• Task to complete
Look through the listing below and work out how many of its lines hold the word "parts". Give only the number.
::::::::::
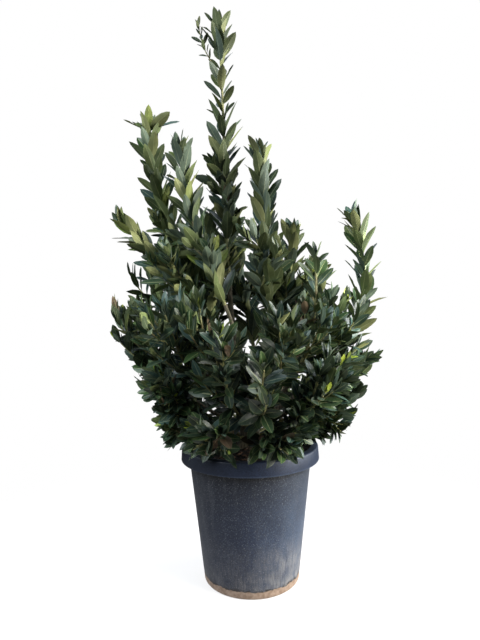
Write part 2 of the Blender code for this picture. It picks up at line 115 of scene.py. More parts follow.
def turned(profile, steps):
    """A closed solid turned round Z from a profile of (radius, height) that starts and ends on the axis."""
    bm = bmesh.new()
    points = [bm.verts.new((radius, 0.0, height)) for radius, height in profile]
    edges = [bm.edges.new(pair) for pair in zip(points, points[1:])]
    bmesh.ops.spin(
        bm,
        geom=points + edges,
        cent=(0.0, 0.0, 0.0),
        axis=(0.0, 0.0, 1.0),
        angle=math.tau,
        steps=steps,
        use_merge=True,
    )
    bmesh.ops.remove_doubles(bm, verts=bm.verts, dist=1e-5)
    bmesh.ops.recalc_face_normals(bm, faces=bm.faces)
    return bm


def round_rings(bm, height, low_radius, high_radius, offset, segments):
    """Rounds off the ring edges at a height, between two radii."""
    rings = [
        edge
        for edge in bm.edges
        if all(abs(vertex.co.z - height) < 1e-4 for vertex in edge.verts)
        and all(low_radius < vertex.co.xy.length < high_radius for vertex in edge.verts)
        and abs(edge.verts[0].co.xy.length - edge.verts[1].co.xy.length) < 1e-4
    ]
    bmesh.ops.bevel(
        bm,
        geom=rings,
        offset=offset,
        offset_type="OFFSET",
        affect="EDGES",
        segments=segments,
        profile=0.5,
        material=-1,
    )


def set_inputs(node, inputs):
    """Gives a node's inputs their values, or links them to other nodes' outputs."""
    for key, value in inputs.items():
        if isinstance(value, bpy.types.NodeSocket):
            node.id_data.links.new(value, node.inputs[key])
        else:
            node.inputs[key].default_value = value


def new_node(tree, kind, inputs=None, **settings):
    """A node with its settings, and its inputs given as values or as other nodes' outputs."""
    made = tree.nodes.new(kind)
    for name, value in settings.items():
        setattr(made, name, value)
    set_inputs(made, inputs or {})
    return made


def mixed(factor, first, second):
    """Two colours, each a node's output or three numbers, mixed by a mask."""
    colours = [(*colour, 1.0) if isinstance(colour, tuple) else colour for colour in (first, second)]
    inputs = {0: factor, 6: colours[0], 7: colours[1]}
    return new_node(factor.id_data, "ShaderNodeMix", inputs, data_type="RGBA").outputs[2]


def ranged(value, low, high, to_low=0.0, to_high=1.0):
    """A value mapped from low..high to to_low..to_high, clamped."""
    inputs = {"Value": value, "From Min": low, "From Max": high, "To Min": to_low, "To Max": to_high}
    return new_node(value.id_data, "ShaderNodeMapRange", inputs).outputs["Result"]


def noise_of(coordinates, scale, detail, stretch=None):
    """The value of a noise on the coordinates, stretched along the axes where stretch is given."""
    tree = coordinates.id_data
    if stretch:
        mapping = new_node(tree, "ShaderNodeMapping", {"Vector": coordinates, "Scale": stretch})
        coordinates = mapping.outputs["Vector"]
    inputs = {"Vector": coordinates, "Scale": scale, "Detail": detail}
    return new_node(tree, "ShaderNodeTexNoise", inputs).outputs["Fac"]


def worked(operation, *values):
    """The result of a sum on one or two values, of which the first is a node's output."""
    tree = values[0].id_data
    return new_node(tree, "ShaderNodeMath", dict(enumerate(values)), operation=operation).outputs["Value"]


def multiplied(first, second):
    """The product of a node's output and a value."""
    return worked("MULTIPLY", first, second)


def scaled(colour, factor):
    """A colour made lighter or darker by a factor."""
    inputs = {0: colour, "Scale": factor}
    return new_node(colour.id_data, "ShaderNodeVectorMath", inputs, operation="SCALE").outputs["Vector"]


def axis(coordinates, name):
    """One of the three parts, X, Y or Z, of some coordinates."""
    return new_node(coordinates.id_data, "ShaderNodeSeparateXYZ", {"Vector": coordinates}).outputs[name]


def new_surface(name):
    """A material, its shader and the coordinates on the piece that it covers."""
    surface = bpy.data.materials.new(name)
    surface.use_nodes = True
    shader = surface.node_tree.nodes["Principled BSDF"]
    coordinates = new_node(surface.node_tree, "ShaderNodeTexCoord").outputs["Object"]
    return surface, shader, coordinates


def relief(height, strength, distance):
    """The normals of a surface with relief on it, from the relief's height."""
    inputs = {"Height": height, "Strength": strength, "Distance": distance}
    return new_node(height.id_data, "ShaderNodeBump", inputs).outputs["Normal"]


def slate_with_painted_light(coordinates, below_skirt, fading):
    """The plastic's colour, faded at random, with painted sheen on the right and along the skirt's lip, and
    painted shade under the crown, under the skirt and on the left.
    """
    height = axis(coordinates, "Z")
    across = axis(coordinates, "X")
    salt = noise_of(coordinates, 260.0, 4.0)
    faded = ranged(worked("ADD", fading, multiplied(salt, 0.5)), 0.55, 0.95)
    colour = mixed(faded, SLATE, SLATE_FADED)
    # Painted sheen: the right side below the skirt is painted paler and bluer, in clouds.
    painted_side_light = multiplied(ranged(across, *PAINTED_SHEEN_ACROSS), below_skirt)
    cloudy = ranged(noise_of(coordinates, 22.0, 8.0), 0.30, 0.70, 0.45, 1.0)
    colour = mixed(multiplied(painted_side_light, cloudy), colour, PAINTED_SHEEN)
    # Painted shade: the wall is darker up under the crown.
    painted_crown_shade = multiplied(ranged(height, *PAINTED_SHADE_HEIGHTS), below_skirt)
    colour = mixed(painted_crown_shade, colour, SLATE_SHADED)
    # Painted shadow: a dark band on the wall just under the skirt.
    painted_skirt_shadow = ranged(height, SKIRT_FOOT - 0.020, SKIRT_FOOT - 0.010, 0.0, 0.9)
    colour = mixed(multiplied(painted_skirt_shadow, below_skirt), colour, SLATE_SHADED)
    # Painted highlight: a pale line along the skirt's lip.
    off_lip = worked("ABSOLUTE", worked("SUBTRACT", height, SKIRT_FOOT + 0.0015))
    colour = mixed(ranged(off_lip, 0.0012, 0.0024, 0.16, 0.0), colour, PAINTED_SHEEN)
    # Painted shade: the left side is darker.
    return mixed(ranged(across, *SHADED_ACROSS), colour, SLATE_SHADED)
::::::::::
• In response
2